Saturday, July 26, 2014

The NFL and Violence Against Women

Roger Goodell and the NFL absolutely dropped the ball on the Ray Rice domestic violence situation.

Rice knocked his then girlfriend/now wife (what was she thinking? Does she have no one speaking into her life?) unconscious in a hotel elevator. He is now suspended for two games of the 2014 season.

Yes, that’s not a typo. He knocked his girlfriend unconscious in a rage and is suspended for two games.

By comparison, Terrell Pryor pulled some shenanigans to avoid an NCAA suspension and get in the NFL through the supplemental draft and got a five game suspension before he was ever in the NFL.

A guy named Robert Mathis got four games for taking some fertility drugs to help his wife conceive. Yes, four games for trying to start a family with your wife. Two games for knocking out your soon-to-be wife.

Using marijuana will you get you a whole year in the NFL, even in states where it’s legal to smoke marijuana.

So assuming the rational position that the punishment should fit the crime, and that we reward or punish based on relative significance, the NFL has declared that beating a woman unconscious is not as significant as trying to have a baby with a women you are married to. It’s not as significant as taking money and favors in college when you have no accountability or responsibility to the NFL. And it’s way less significant than smoking pot.

Why should anyone think that the NFL takes violence against women seriously?

That’s not a rhetorical question. Go ahead. Someone tell me why anyone should think the NFL takes domestic violence seriously.

I’ll be waiting.

Until then, Roger Goodell should be without a job.

The league owners should demand either a higher suspension of Rice (at least a year, perhaps two, maybe even three), or a resignation from Goodell for embarrassing them and their league in this manner.
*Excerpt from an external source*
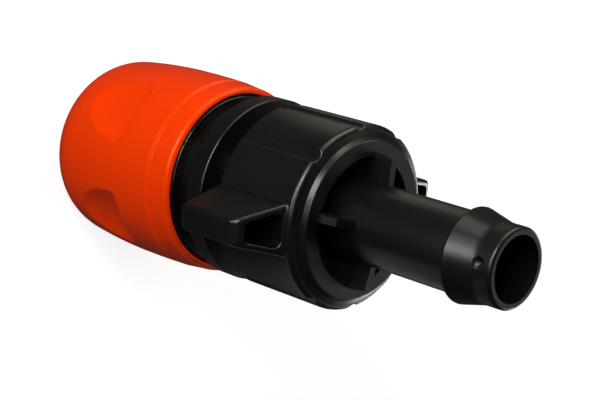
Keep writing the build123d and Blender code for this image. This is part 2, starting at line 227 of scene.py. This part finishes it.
def moulded_material(name, colour, roughness, grain, tone=0.05, bump=0.15, **sockets):
    """A moulded plastic or rubber: the shared skin feeding one Principled shader."""
    material, tree = new_material(name)
    shader = tree.nodes["Principled BSDF"]
    set_inputs(shader, **sockets)
    skin = tree.nodes.new("ShaderNodeGroup")
    skin.node_tree = moulded_skin
    set_inputs(skin, Colour=(*colour, 1.0), Roughness=roughness, Grain=grain,
               Tone_Spread=tone)
    relief = tree.nodes.new("ShaderNodeBump")
    set_inputs(relief, Strength=bump, Distance=GRAIN_DEPTH * MM)
    tree.links.new(skin.outputs["Colour"], shader.inputs["Base Color"])
    tree.links.new(skin.outputs["Roughness"], shader.inputs["Roughness"])
    tree.links.new(skin.outputs["Height"], relief.inputs["Height"])
    tree.links.new(relief.outputs["Normal"], shader.inputs["Normal"])
    return material


def drawn_wire_material():
    """Bright drawn steel with a fine unevenness in its polish."""
    material, tree = new_material("drawn_wire")
    shader = tree.nodes["Principled BSDF"]
    set_inputs(shader, Metallic=1.0, Base_Color=(0.55, 0.54, 0.52, 1.0))
    polish = noise(tree, scale=900.0, detail=4.0, roughness=0.6)
    rough = remap(tree, polish, low=0.3, high=0.7, to_low=0.22, to_high=0.4)
    tree.links.new(rough, shader.inputs["Roughness"])
    return material


FINISHES = {
    "orange_plastic": moulded_material(
        "orange_shell", (0.76, 0.036, 0.0003), roughness=0.32, grain=0.6, tone=0.03,
        Specular_IOR_Level=0.35, Specular_Tint=(1.0, 0.65, 0.25, 1.0)),
    "black_plastic": moulded_material(
        "black_moulding", (0.0025, 0.0025, 0.0023), roughness=0.30, grain=0.8, tone=0.15),
    "grey_plastic": moulded_material(
        "grey_acetal", (0.42, 0.42, 0.40), roughness=0.42, grain=0.4),
    "seal_rubber": moulded_material(
        "seal_rubber", (0.02, 0.02, 0.021), roughness=0.7, grain=1.0, bump=0.4),
    "spring_steel": drawn_wire_material(),
}
slot_of = {s["node"]: s["material_slot"] for s in frame["record"]["subparts"]}
for node_name, node in frame["nodes"].items():
    node.data.materials.clear()
    node.data.materials.append(FINISHES[slot_of[node_name]])


# Pieces
def piece(mesh, body, slot, *nodes):
    """Puts a finished mesh on its body, with its slot and the nodes that it stands for."""
    made = put(mesh.name, mesh)
    mesh.materials.append(FINISHES[slot])
    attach(made, body)
    if nodes:
        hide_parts(*nodes)
    return made


def on_axis(x, radius, turn):
    """A point by its place along the axis, radius and turn from the picture's top."""
    return stood(x, -radius * math.sin(turn), radius * math.cos(turn))


def swept_mesh(name, rings):
    """A closed skin over a row of rings with the same number of points."""
    mesh = bpy.data.meshes.new(name)
    work = bmesh.new()
    rows = [[work.verts.new(p) for p in ring] for ring in rings]
    count = len(rows[0])
    for one, two in zip(rows, rows[1:]):
        for i in range(count):
            j = (i + 1) % count
            work.faces.new((one[i], one[j], two[j], two[i]))
    work.faces.new(rows[0][::-1])
    work.faces.new(rows[-1])
    bmesh.ops.recalc_face_normals(work, faces=work.faces)
    work.to_mesh(mesh)
    work.free()
    return mesh


def thread_ridge(name, start, end, root, crest, phase, steps_per_turn=72):
    """A pipe thread's ridge: a tapered bar wound at the pitch, fading out at both ends."""
    turns = (end - start) / THREAD_PITCH
    sunk = root + (root - crest) * SUNK_SHARE
    rings = []
    for step in range(int(turns * steps_per_turn) + 1):
        turn = step / steps_per_turn
        grown = min(1.0, turn / FADE_TURNS, (turns - turn) / FADE_TURNS)
        grown = max(grown, END_SHARE)
        x = start + turn * THREAD_PITCH
        half_top = HALF_FOOT + (HALF_CREST - HALF_FOOT) * grown
        peak = root + (crest - root) * grown
        angle = phase + turn * math.tau
        rings.append([on_axis(x - HALF_FOOT, sunk, angle), on_axis(x - half_top, peak, angle),
                      on_axis(x + half_top, peak, angle), on_axis(x + HALF_FOOT, sunk, angle)])
    return swept_mesh(name, rings)


def coil_mesh(name, start, end, active_turns=3.5, steps_per_turn=48, sides=14):
    """A compression spring with a closed turn at each end, ground flat."""
    low, high = start + WIRE_RADIUS, end - WIRE_RADIUS
    active_length = high - low - 2 * WIRE_RADIUS
    total = active_turns + 2
    rings = []
    for step in range(int(total * steps_per_turn) + 1):
        turn = step / steps_per_turn
        if turn < 1:
            x = low + WIRE_RADIUS * turn
        elif turn > total - 1:
            x = high - WIRE_RADIUS * (total - turn)
        else:
            part = (turn - 1) / active_turns
            x = low + WIRE_RADIUS + active_length * part
        angle = turn * math.tau
        circle = []
        for side in range(sides):
            round_wire = side * math.tau / sides
            across = SPRING_MEAN + WIRE_RADIUS * math.cos(round_wire)
            along = x + WIRE_RADIUS * math.sin(round_wire)
            along = min(max(along, start + GROUND_OFF), end - GROUND_OFF)
            circle.append(on_axis(along, across, angle))
        rings.append(circle)
    mesh = swept_mesh(name, rings)
    for face in mesh.polygons:
        face.use_smooth = len(face.vertices) == 4
    return mesh


piece(thread_ridge("spigot_thread", SPIGOT_THREAD_START, SPIGOT_THREAD_END,
                   SPIGOT_ROOT, SPIGOT_CREST, phase=0.0),
      "connector_body", "black_plastic")

# The nut's ridge lies half a pitch from the spigot's, between its turns
nut_phase = math.tau * (NUT_THREAD_START - SPIGOT_THREAD_START) / THREAD_PITCH
piece(thread_ridge("nut_thread", NUT_THREAD_START + THREAD_PITCH / 2, NUT_THREAD_END,
                   NUT_ROOT, NUT_CREST, nut_phase),
      "wing_nut", "black_plastic")

spring = piece(coil_mesh("return_spring_coil", SHOULDER_X, GUIDE_RING_X),
               "connector_body", "spring_steel", "return_spring")
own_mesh(spring)


# Studio
def background_share(tree, mirrored):
    """The white background's share in a ray: all for camera and glass, some when mirrored."""
    path = tree.nodes.new("ShaderNodeLightPath")
    share = combine(tree, "MULTIPLY", path.outputs["Is Glossy Ray"], mirrored)
    for name in ("Is Camera Ray", "Is Transmission Ray"):
        share = combine(tree, "MAXIMUM", share, path.outputs[name])
    return share


def studio_world():
    """White where it is looked at, and a little even light on the object."""
    world = bpy.data.worlds.new("studio")
    bpy.context.scene.world = world
    world.use_nodes = True
    tree = world.node_tree
    tree.nodes.clear()
    out = tree.nodes.new("ShaderNodeOutputWorld")
    seen = tree.nodes.new("ShaderNodeBackground")
    set_inputs(seen, Color=(1, 1, 1, 1))
    lit = tree.nodes.new("ShaderNodeBackground")
    set_inputs(lit, Color=(1.0, 0.98, 0.96, 1), Strength=WORLD_LIGHT)
    mix = tree.nodes.new("ShaderNodeMixShader")
    tree.links.new(background_share(tree, MIRRORED_WHITE), mix.inputs["Fac"])
    tree.links.new(lit.outputs["Background"], mix.inputs[1])
    tree.links.new(seen.outputs["Background"], mix.inputs[2])
    tree.links.new(mix.outputs["Shader"], out.inputs["Surface"])


def floor_paper():
    """Paper that is white where it is looked at and throws little light on the object."""
    material, tree = new_material("floor_paper")
    tree.nodes.clear()
    out = tree.nodes.new("ShaderNodeOutputMaterial")
    paper = tree.nodes.new("ShaderNodeBsdfDiffuse")
    tone = tree.nodes.new("ShaderNodeMix")
    tone.data_type = "RGBA"
    set_inputs(tone, A=DARK_PAPER, B=PALE_PAPER)
    tree.links.new(background_share(tree, MIRRORED_PAPER), tone.inputs["Factor"])
    tree.links.new(tone.outputs["Result"], paper.inputs["Color"])
    glow = tree.nodes.new("ShaderNodeEmission")
    strength = combine(tree, "MULTIPLY", background_share(tree, MIRRORED_WHITE), PAPER_GLOW)
    tree.links.new(strength, glow.inputs["Strength"])
    both = tree.nodes.new("ShaderNodeAddShader")
    tree.links.new(paper.outputs["BSDF"], both.inputs[0])
    tree.links.new(glow.outputs["Emission"], both.inputs[1])
    tree.links.new(both.outputs["Shader"], out.inputs["Surface"])
    return material


def studio_floor():
    """A pale floor that keeps the object's soft shadow."""
    mesh = bpy.data.meshes.new("floor")
    work = bmesh.new()
    bmesh.ops.create_grid(work, x_segments=1, y_segments=1, size=FLOOR_REACH)
    work.to_mesh(mesh)
    work.free()
    floor = put("floor", mesh)
    floor.location.z = -FLOOR_DROP * MM
    mesh.materials.append(floor_paper())


def softbox(name, place, size, power, colour):
    """A rectangular soft light that faces the connector's middle."""
    light = bpy.data.lights.new(name, "AREA")
    light.shape = "RECTANGLE"
    light.size, light.size_y = size
    light.energy = power
    light.color = colour
    lamp = put(name, light)
    lamp.location = place
    view = stood(LIGHTS_AIM_X, 0, 0) - place
    lamp.rotation_euler = view.to_track_quat("-Z", "Y").to_euler()


def photo_camera():
    """The photo's camera, rolled so that its right hand is level."""
    lens = bpy.data.cameras.new("camera")
    lens.sensor_width = SENSOR_WIDTH
    lens.lens = FOCAL_LENGTH
    lens.clip_start = CLIP_START
    camera = put("camera", lens)
    back = -stood_direction(*CAMERA_VIEW)
    right = stood_direction(*CAMERA_RIGHT)
    up = back.cross(right)
    turn = Matrix((right, up, back)).transposed().to_4x4()
    camera.matrix_world = Matrix.Translation(stood(*CAMERA_PLACE)) @ turn
    bpy.context.scene.camera = camera


studio_world()
studio_floor()
for name, place, size, power, colour in SOFTBOXES:
    softbox(name, stood(*place), size, power, colour)
photo_camera()
bpy.context.scene.view_settings.view_transform = "Standard"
Until one or the other happens, no one should think the NFL cares about domestic violence.

1 comment:

M Rogier said...

I'm really not surprised. The Redsox and Penn State also ignored, ignored, ignored heinous sexual crimes against children until lawsuits threatened them financially. Why would the NFL be any different? So many professional sports players have done awful crimes against women and have been given the benefit of the doubt--any sexual abuse victim in the country knows that they will be put through the ringer and have to prove that they're not lying.
It's even in our churches. The statistics on false reports and lying about abuse is 6% of all abuse reported, yet even when more than one victim comes forward, they have to bear the burden of proving that a church leader hurt them...and even worse, women have to deal with the whole "well, were you asking for it?" and hateful judgements, including from other women that maybe it wouldn't have happened if their shirt had been longer, her hair styled differently, if God hadn't cursed her with a large chest... Where are the church elders that are concerned that the accused leader has even put himself in the position where he could be accused. Why are women considered such second citizens that their word isn't take seriously? Why aren't pastors teaching men to take responsibility for their own thoughts and actions? Why does it all boil down to blaming the women? As a very curvy Christian woman, I have dealt with learning to love the body God gave me. After a lifetime of being blamed for the bad thoughts and actions of me, I'm not taking it anymore. Where are the gentlemen? Why do men like Chris Brown still get record contracts and have fans--why does he still get girlfriends?

Sadly there are too many women who believe that it's normal for the men in their lives to abuse them. They don't know to expect better.